MATERIALS PROVIDED>
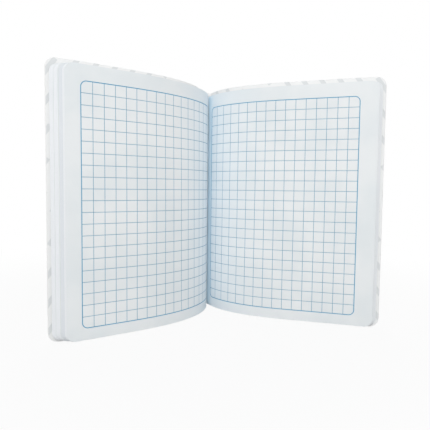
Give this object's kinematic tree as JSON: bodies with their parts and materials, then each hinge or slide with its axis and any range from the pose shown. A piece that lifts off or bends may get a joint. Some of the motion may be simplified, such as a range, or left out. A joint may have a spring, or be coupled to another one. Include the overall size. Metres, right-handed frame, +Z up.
{
  "type": "exercise book",
  "caption": "Open exercise book with sewn sections, rounded corners and a soft card cover; each half, both covers and the top leaf bend and turn.",
  "frame": {"origin": "on the floor, in the middle of the thickness of the cover's spine card, which the book stands on", "axes": "+Z up along the spine, -Y towards the reader of the open pages, +X towards the back cover"},
  "size_m": [0.2743, 0.1099, 0.2157],
  "materials": {
    "cover_card": "white card, coated outside, smooth and slightly glossy",
    "page_paper": "white uncoated paper with printed blue squares",
    "lining_gauze": "open cotton gauze set in glue",
    "sewing_thread": "twisted white thread"
  },
  "bodies": {
    "spine": {"cover_spine": "cover_card", "spine_lining": "lining_gauze", "sewing_thread": "sewing_thread", "gutter_stitch_1": "sewing_thread", "gutter_stitch_2": "sewing_thread", "gutter_stitch_3": "sewing_thread", "gutter_stitch_4": "sewing_thread", "section_1_back": "page_paper", "section_2_back": "page_paper", "section_3_back": "page_paper", "section_4_back": "page_paper", "section_5_back": "page_paper"},
    "front_gutter": {"section_1_leaves_gutter": "page_paper", "section_2_leaves_gutter": "page_paper", "section_3_leaves_gutter": "page_paper", "section_4_front_leaves_gutter": "page_paper"},
    "back_gutter": {"section_4_back_leaves_gutter": "page_paper", "section_5_leaves_gutter": "page_paper"},
    "section_4_front_leaves": {"section_4_front_leaves": "page_paper"},
    "section_3_leaves": {"section_3_leaves": "page_paper"},
    "section_2_leaves": {"section_2_leaves": "page_paper"},
    "section_1_leaves": {"section_1_leaves": "page_paper"},
    "section_4_back_leaves": {"section_4_back_leaves": "page_paper"},
    "section_5_leaves": {"section_5_leaves": "page_paper"},
    "front_cover_gutter": {"front_cover_gutter": "cover_card"},
    "front_cover": {"front_cover": "cover_card"},
    "back_cover_gutter": {"back_cover_gutter": "cover_card"},
    "back_cover": {"back_cover": "cover_card"},
    "top_leaf_gutter": {"top_leaf_gutter": "page_paper"},
    "top_leaf": {"top_leaf": "page_paper"}
  },
  "joints": [
    {"name": "front_half", "type": "hinge", "parent": "spine", "child": "front_gutter", "pos_m": [-0.00084, -0.02109, 0.10785], "axis": [0, 0, -1], "range_deg": [-41, 10.6], "deforming": ["section_1_leaves_gutter", "section_2_leaves_gutter", "section_3_leaves_gutter", "section_4_front_leaves_gutter"]},
    {"name": "back_half", "type": "hinge", "parent": "spine", "child": "back_gutter", "pos_m": [0.00466, -0.01719, 0.10785], "axis": [0, 0, 1], "range_deg": [-39.3, 19.9], "deforming": ["section_4_back_leaves_gutter", "section_5_leaves_gutter"]},
    {"name": "section_4_front_leaves_bend", "type": "hinge", "parent": "front_gutter", "child": "section_4_front_leaves", "pos_m": [-0.03685, -0.06138, 0.10785], "axis": [0, 0, -1], "range_deg": [-30.8, 8.2]},
    {"name": "section_3_leaves_bend", "type": "hinge", "parent": "front_gutter", "child": "section_3_leaves", "pos_m": [-0.03847, -0.05915, 0.10785], "axis": [0, 0, -1], "range_deg": [-31, 8.2]},
    {"name": "section_2_leaves_bend", "type": "hinge", "parent": "front_gutter", "child": "section_2_leaves", "pos_m": [-0.04122, -0.05522, 0.10785], "axis": [0, 0, -1], "range_deg": [-31.2, 8.3]},
    {"name": "section_1_leaves_bend", "type": "hinge", "parent": "front_gutter", "child": "section_1_leaves", "pos_m": [-0.04395, -0.05133, 0.10785], "axis": [0, 0, -1], "range_deg": [-31.5, 8.4]},
    {"name": "section_4_back_leaves_bend", "type": "hinge", "parent": "back_gutter", "child": "section_4_back_leaves", "pos_m": [0.03548, -0.05375, 0.10785], "axis": [0, 0, 1], "range_deg": [-20.9, 10.7]},
    {"name": "section_5_leaves_bend", "type": "hinge", "parent": "back_gutter", "child": "section_5_leaves", "pos_m": [0.03748, -0.0518, 0.10785], "axis": [0, 0, 1], "range_deg": [-21.1, 10.8]},
    {"name": "front_cover_swing", "type": "hinge", "parent": "front_gutter", "child": "front_cover_gutter", "pos_m": [-0.01674, -0.03091, 0.10785], "axis": [0, 0, -1], "range_deg": [0, 75], "deforming": ["front_cover_gutter"]},
    {"name": "front_cover_bend", "type": "hinge", "parent": "front_cover_gutter", "child": "front_cover", "pos_m": [-0.0468, -0.04768, 0.10785], "axis": [0, 0, -1], "range_deg": [-32.2, 8.5]},
    {"name": "back_cover_swing", "type": "hinge", "parent": "back_gutter", "child": "back_cover_gutter", "pos_m": [0.01792, -0.03048, 0.10785], "axis": [0, 0, 1], "range_deg": [0, 75], "deforming": ["back_cover_gutter"]},
    {"name": "back_cover_bend", "type": "hinge", "parent": "back_cover_gutter", "child": "back_cover", "pos_m": [0.04142, -0.04839, 0.10785], "axis": [0, 0, 1], "range_deg": [-21.8, 11.2]},
    {"name": "leaf_turn", "type": "hinge", "parent": "back_gutter", "child": "top_leaf_gutter", "pos_m": [0.01375, -0.03126, 0.10785], "axis": [0, 0, -1], "range_deg": [0, 100], "deforming": ["top_leaf_gutter"]},
    {"name": "top_leaf_bend", "type": "hinge", "parent": "top_leaf_gutter", "child": "top_leaf", "pos_m": [0.03448, -0.05453, 0.10785], "axis": [0, 0, 1], "range_deg": [-20.7, 10.6], "deforming": ["top_leaf"]}
  ],
  "couplings": [
    {"joint": "section_4_front_leaves_bend", "follows": "front_half", "ratio": 0.7439},
    {"joint": "section_3_leaves_bend", "follows": "front_half", "ratio": 0.7491},
    {"joint": "section_2_leaves_bend", "follows": "front_half", "ratio": 0.7545},
    {"joint": "section_1_leaves_bend", "follows": "front_half", "ratio": 0.7602},
    {"joint": "section_4_back_leaves_bend", "follows": "back_half", "ratio": 0.5245},
    {"joint": "section_5_leaves_bend", "follows": "back_half", "ratio": 0.53},
    {"joint": "front_cover_bend", "follows": "front_half", "ratio": 0.7773},
    {"joint": "back_cover_bend", "follows": "back_half", "ratio": 0.5469},
    {"joint": "top_leaf_bend", "follows": "back_half", "ratio": 0.5191}
  ]
}
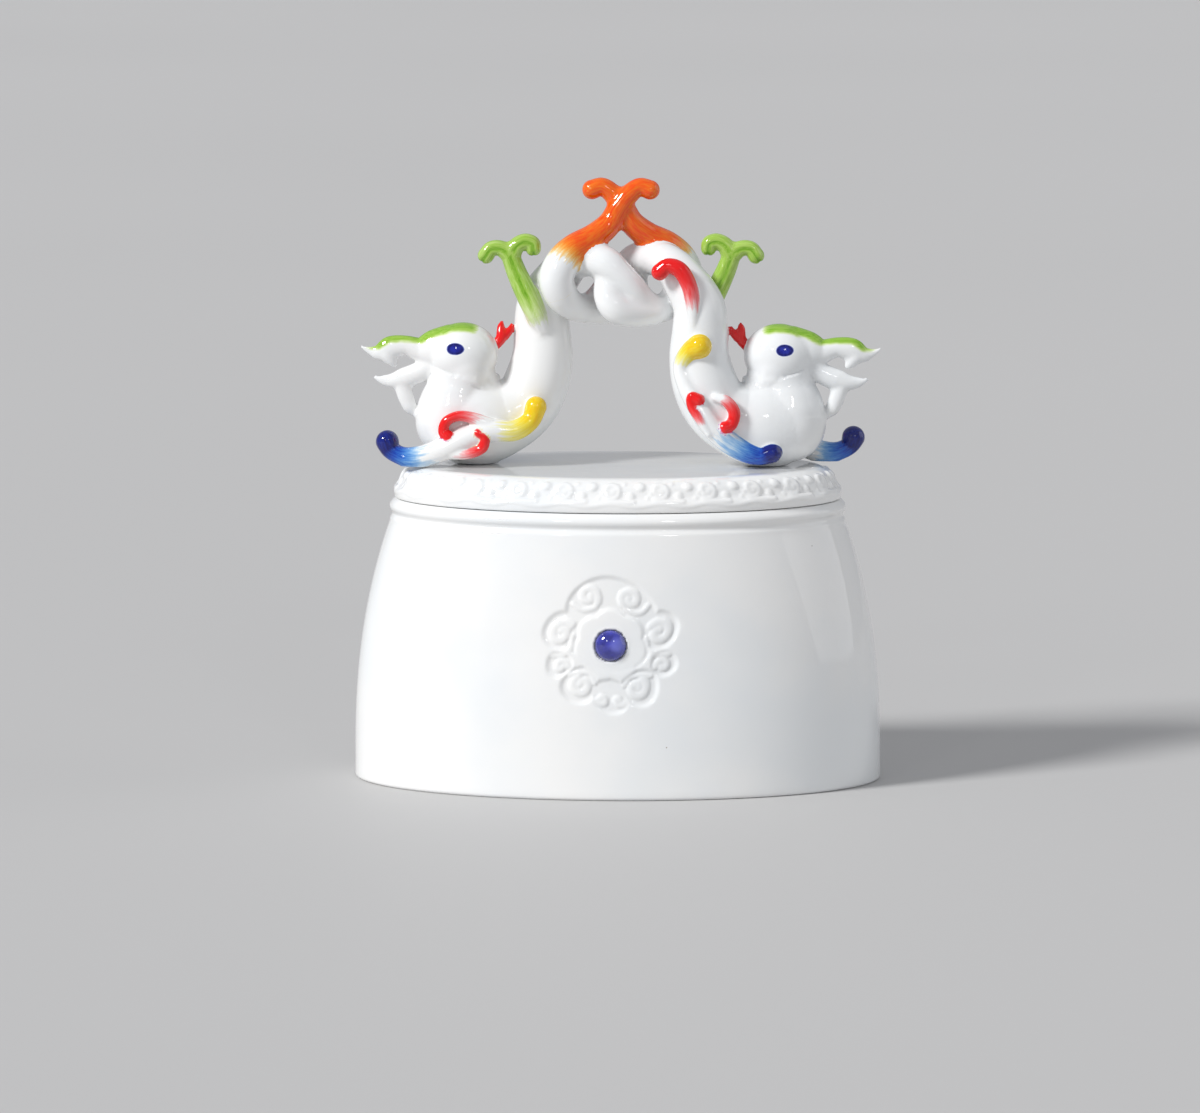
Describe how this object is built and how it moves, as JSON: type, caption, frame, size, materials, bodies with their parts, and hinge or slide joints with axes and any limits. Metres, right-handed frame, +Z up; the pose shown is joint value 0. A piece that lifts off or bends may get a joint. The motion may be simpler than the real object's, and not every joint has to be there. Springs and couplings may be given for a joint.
{
  "type": "lidded porcelain box",
  "caption": "Oval white porcelain box with a lift-off lid, twisted dragon handle, relief band and a medallion with a blue cabochon.",
  "frame": {"origin": "middle of the oval foot, on the surface the box stands on", "axes": "+Z up, +X along the length of the box, -Y is the face with the medallion"},
  "size_m": [0.2408, 0.1538, 0.2751],
  "materials": {
    "white_porcelain": "clear gloss glaze over white porcelain",
    "painted_porcelain": "clear gloss glaze with painted green, yellow, orange, red and blue accents that fade into white",
    "blue_cabochon": "high gloss violet-blue enamel bead"
  },
  "bodies": {
    "root": {"box_body": "white_porcelain", "lid_with_dragon_handle": "painted_porcelain", "medallion_cabochon": "blue_cabochon"}
  },
  "joints": []
}
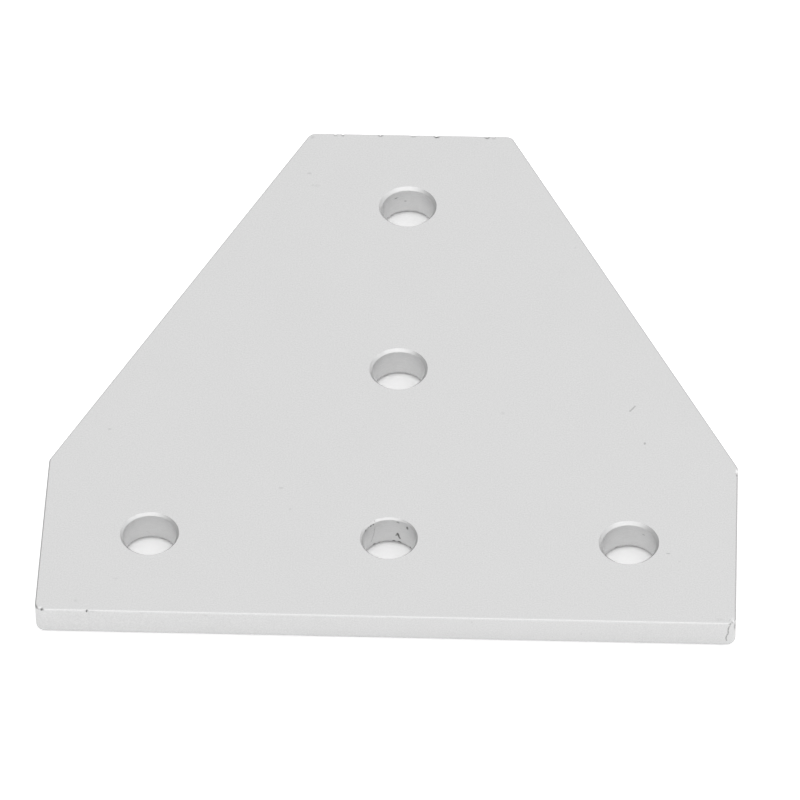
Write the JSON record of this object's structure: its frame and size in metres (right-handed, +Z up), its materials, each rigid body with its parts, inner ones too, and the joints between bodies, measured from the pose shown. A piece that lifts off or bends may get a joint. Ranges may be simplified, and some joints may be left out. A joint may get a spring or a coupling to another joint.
{
  "type": "extrusion joining plate",
  "caption": "Flat tee-shaped joining plate with slanted flanks and chamfered bolt holes, for bolting slotted aluminium framing profiles together in one plane.",
  "frame": {"origin": "middle of the outline on the underside, which is the axis of the hole in the middle of the stem", "axes": "+Z up through the plate towards the chamfered face, +X along the crossbar, +Y up the stem"},
  "size_m": [0.116, 0.116, 0.0055],
  "materials": {
    "plate": "tumbled and clear anodised, matt light grey"
  },
  "bodies": {
    "root": {"joining_plate": "plate"}
  },
  "joints": []
}
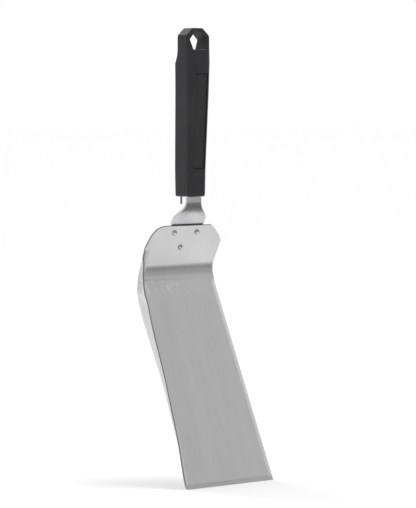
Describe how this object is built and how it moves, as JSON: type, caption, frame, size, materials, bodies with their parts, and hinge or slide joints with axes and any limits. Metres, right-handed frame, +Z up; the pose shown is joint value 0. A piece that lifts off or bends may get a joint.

WRITTEN PROBLEM>
Find the word "bends" in the data and copy out each line where it turns up.

TASK SOLUTION>
Give this object's kinematic tree as JSON: bodies with their parts and materials, then each hinge or slide with its axis and any range from the pose shown. A piece that lifts off or bends may get a joint. Some of the motion may be simplified, such as a range, or left out. A joint may have a spring, or be coupled to another one. Include the overall size. Metres, right-handed frame, +Z up.
Describe how this object is built and how it moves, as JSON: type, caption, frame, size, materials, bodies with their parts, and hinge or slide joints with axes and any limits. Metres, right-handed frame, +Z up; the pose shown is joint value 0. A piece that lifts off or bends may get a joint. The motion may be simpler than the real object's, and not every joint has to be there. Springs and couplings may be given for a joint.
Write the JSON record of this object's structure: its frame and size in metres (right-handed, +Z up), its materials, each rigid body with its parts, inner ones too, and the joints between bodies, measured from the pose shown. A piece that lifts off or bends may get a joint. Ranges may be simplified, and some joints may be left out. A joint may get a spring or a coupling to another joint.
Describe how this object is built and how it moves, as JSON: type, caption, frame, size, materials, bodies with their parts, and hinge or slide joints with axes and any limits. Metres, right-handed frame, +Z up; the pose shown is joint value 0. A piece that lifts off or bends may get a joint.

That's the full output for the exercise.